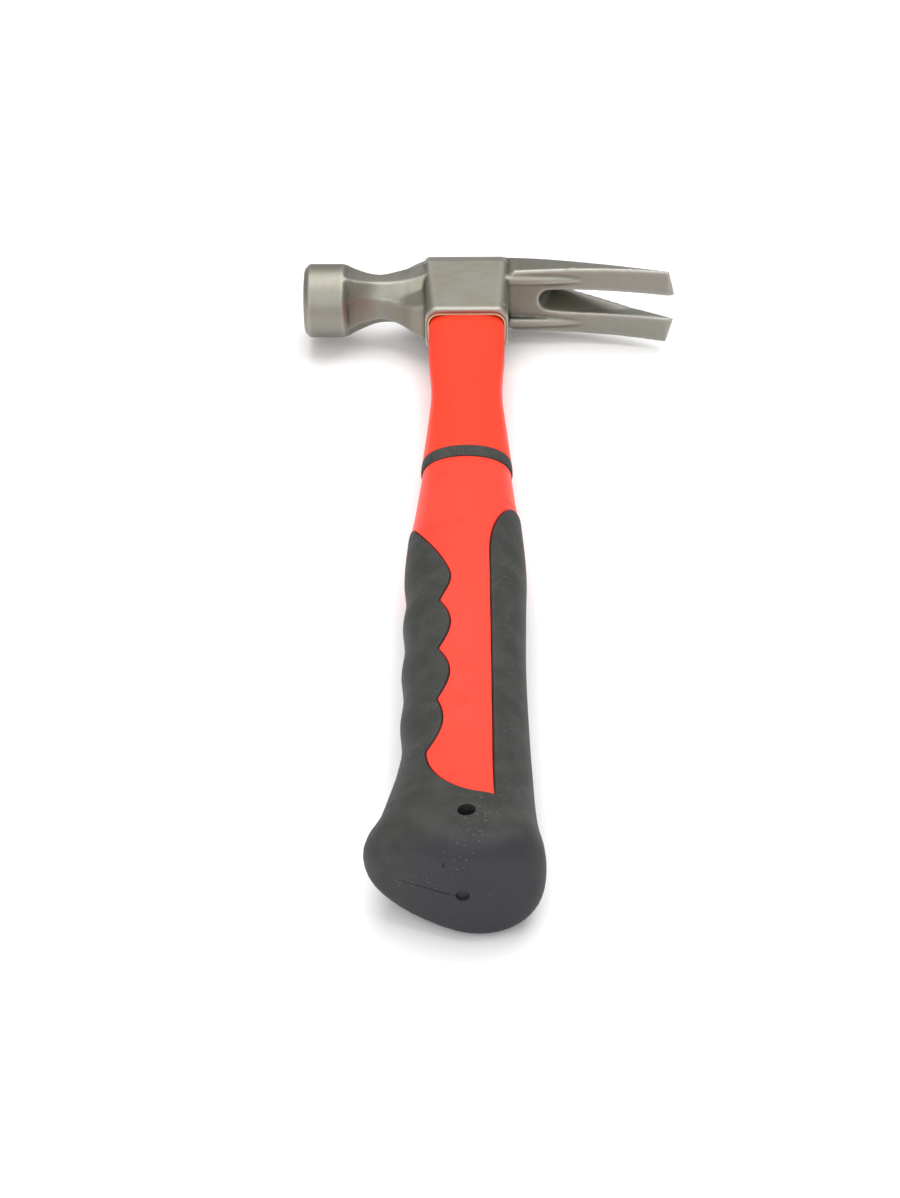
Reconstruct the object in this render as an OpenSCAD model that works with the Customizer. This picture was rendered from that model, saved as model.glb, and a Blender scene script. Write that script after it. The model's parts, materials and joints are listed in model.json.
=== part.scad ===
// Claw hammer with a straight ripping claw, lying on its side.
// The handle runs along Y with the head at +Y, the claw points to +X, the striking face to -X,
// and Z is the hammer's thickness. Sizes are in millimetres. Each piece is drawn about the point
// where the poll's axis crosses the handle's, and moved into place by lay_down().
// "Down" a piece is the distance from the poll's axis towards the butt, so y = -down.

/* [Head] */
// Diameter of the poll, the round end with the striking face
poll_d = 27.5; // [25:0.5:31]
// Striking face to the handle's axis
poll_reach = 60.8; // [58:0.2:72]
// Length of the poll's round part
poll_len = 15.8; // [12:0.2:18]
// Chamfer round the striking face
face_chamfer = 1.8; // [0.5:0.1:2.5]
// Claw tips to the handle's axis
claw_reach = 77.2; // [70:0.2:92]
// Width of the claw across its tips
claw_w = 31.2; // [25:0.2:34]
// Thickness of the claw's ground edge
tip_t = 1.0; // [0.6:0.1:2]
// Radius to which the claw's underside curves
claw_bend_r = 205; // [120:1:300]
// Width of the nail slot at the tips
slot_w = 9.8; // [6:0.1:10.6]
// Width of the nail slot where it ends in a sharp root on the outer side
slot_root_w = 1.0; // [0.6:0.1:2]
// Length of the cheek block along the head
cheek_len = 31.4; // [30:0.2:40]
// Thickness across the cheeks at their crease
cheek_t = 25.2; // [22:0.2:32]
// Thickness of the skirt that runs down to the handle
skirt_t = 19.2; // [18.8:0.2:24]
// Poll axis to the top of the head
head_top = 15.3; // [14:0.1:18]
// Poll axis down to the skirt's rim
skirt_drop = 21.4; // [18:0.2:27]
// Height of the neck at its waist
neck_h = 15.0; // [12:0.2:20]
// Thickness of the neck at its waist
neck_t = 17.6; // [14:0.2:22]

/* [Eye] */
// Depth of the wide mouth in which the jacket sits
mouth_depth = 7; // [4:0.5:10]
// Epoxy round the jacket and the core
bond_gap = 0.6; // [0.3:0.05:0.8]
// How much wider the eye is at the top than at the mouth, on each side
eye_flare = 1.2; // [0.5:0.1:2]
// How far the core stops below the top of the head
core_setback = 2.5; // [1:0.5:5]

/* [Core] */
// Width of the fibreglass core
core_w = 20; // [16:0.5:22]
// Thickness of the fibreglass core
core_t = 9; // [7.4:0.2:10]
// Corner radius of the fibreglass core
core_r = 3.2; // [2:0.1:3.6]

/* [Handle] */
// Skirt rim to the end of the butt
handle_len = 288; // [245:0.5:345]
// Width of the jacket where it enters the head
tang_w = 27.8; // [25:0.2:28.4]
// Thickness of the jacket where it enters the head
tang_t = 13.6; // [12.4:0.2:16]
// Width of the neck of the handle at its waist
waist_w = 25.3; // [24:0.2:30]
// Thickness of the neck of the handle at its waist
waist_t = 14.4; // [13:0.2:18]
// Skirt rim to the collar band
neck_len = 84.4; // [70:0.2:100]
// Width of the handle at the collar band
collar_w = 31.2; // [28:0.2:37]
// Thickness of the handle at the collar band
collar_t = 18; // [15.6:0.2:21]
// Length of the collar band along the handle
band_len = 6.6; // [4:0.2:9]
// Depth of the groove that the collar band fills
band_depth = 1.2; // [0.8:0.1:1.6]
// How far the collar band stands out of its groove
band_proud = 0.2; // [0:0.05:0.5]
// Width of the grip over the palm
palm_w = 38.8; // [34:0.2:46]
// Thickness of the grip over the palm
palm_t = 26.4; // [22:0.2:32]
// Width of the butt at its widest
butt_w = 52.8; // [46:0.2:60]
// Thickness of the butt
butt_t = 37.4; // [31:0.2:44]

/* [Grip] */
// Thickness of the rubber round the jacket
rubber_t = 3; // [2:0.1:3.6]
// How far the rubber stands above the jacket's windows
window_step = 0.4; // [0.2:0.05:0.8]
// Distance from one finger groove to the next
finger_pitch = 23.2; // [20:0.1:26]
// Depth of the finger grooves
finger_depth = 0.9; // [0.3:0.1:1.5]
// Solid rubber between the jacket's lower end and the end of the butt
heel_len = 24.4; // [22:0.2:30]
// Diameter of the hang hole
hole_d = 5.2; // [4:0.1:6.2]
// Hang hole to the end of the butt
hole_up = 16.4; // [13:0.2:17]
// Diameter of the moulding gate's dimple
gate_d = 4; // [2:0.2:6]
// Depth of the moulding gate's dimple
gate_depth = 1.2; // [0.5:0.1:2]

/* [Hidden] */
steel = [0.59, 0.58, 0.55];
red = [1.0, 0.35, 0.27];
dark_rubber = [0.29, 0.30, 0.29];
epoxy = [0.86, 0.78, 0.60];
glass_fibre = [0.90, 0.85, 0.62];
$fn = 64;
eps = 0.01;

rim_at = skirt_drop;
butt_at = rim_at + handle_len;
collar_at = rim_at + neck_len;
mouth_at = rim_at - mouth_depth;
jacket_end = butt_at - heel_len;
core_end = jacket_end - 6;
mouth_w = tang_w + 2 * bond_gap;
mouth_t = tang_t + 2 * bond_gap;
tang_r = 4;
eye_w = core_w + 2 * bond_gap;
eye_t = core_t + 2 * bond_gap;

// ---- curves and lofts ----

// The interval of rows that holds position p
function span(rows, p, i = 0) =
    (i >= len(rows) - 2 || p < rows[i + 1][0]) ? i : span(rows, p, i + 1);

function slope(rows, i, k) =
    let (a = max(i - 1, 0), b = min(i + 1, len(rows) - 1))
    (rows[b][k] - rows[a][k]) / (rows[b][0] - rows[a][0]);

// A smooth curve through rows of [position, value, ...], for value k
function through(rows, p, k = 1) =
    let (i = span(rows, p), h = rows[i + 1][0] - rows[i][0], t = (p - rows[i][0]) / h)
    rows[i][k] * (2 * t^3 - 3 * t^2 + 1) + slope(rows, i, k) * h * (t^3 - 2 * t^2 + t)
    + rows[i + 1][k] * (3 * t^2 - 2 * t^3) + slope(rows, i + 1, k) * h * (t^3 - t^2);

function smooth_step(t) = let (c = min(max(t, 0), 1)) c * c * (3 - 2 * c);

function signed_power(a, n) = sign(a) * pow(abs(a), n);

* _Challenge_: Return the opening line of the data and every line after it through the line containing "so y = -down.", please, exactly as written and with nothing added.

* _Worked solution_:
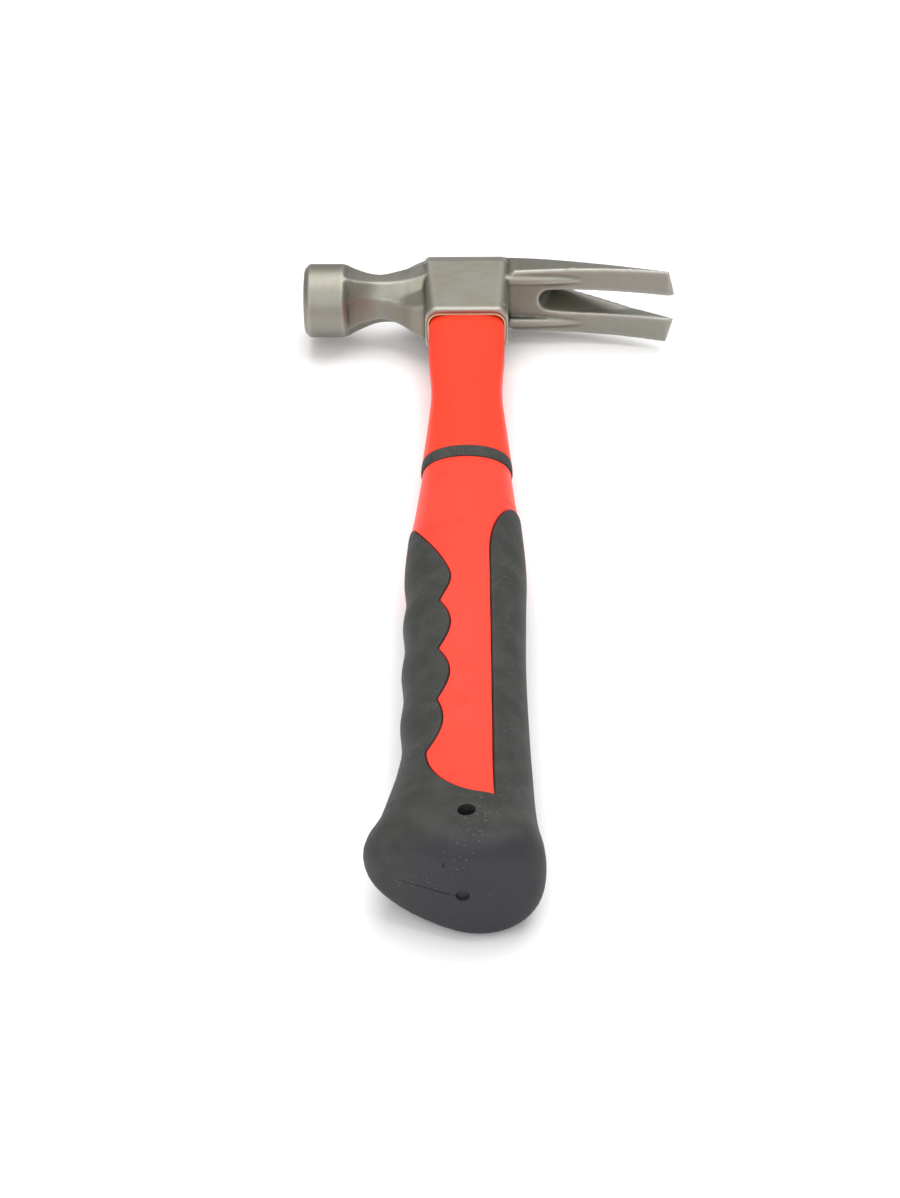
Reconstruct the object in this render as an OpenSCAD model that works with the Customizer. This picture was rendered from that model, saved as model.glb, and a Blender scene script. Write that script after it. The model's parts, materials and joints are listed in model.json.
=== part.scad ===
// Claw hammer with a straight ripping claw, lying on its side.
// The handle runs along Y with the head at +Y, the claw points to +X, the striking face to -X,
// and Z is the hammer's thickness. Sizes are in millimetres. Each piece is drawn about the point
// where the poll's axis crosses the handle's, and moved into place by lay_down().
// "Down" a piece is the distance from the poll's axis towards the butt, so y = -down.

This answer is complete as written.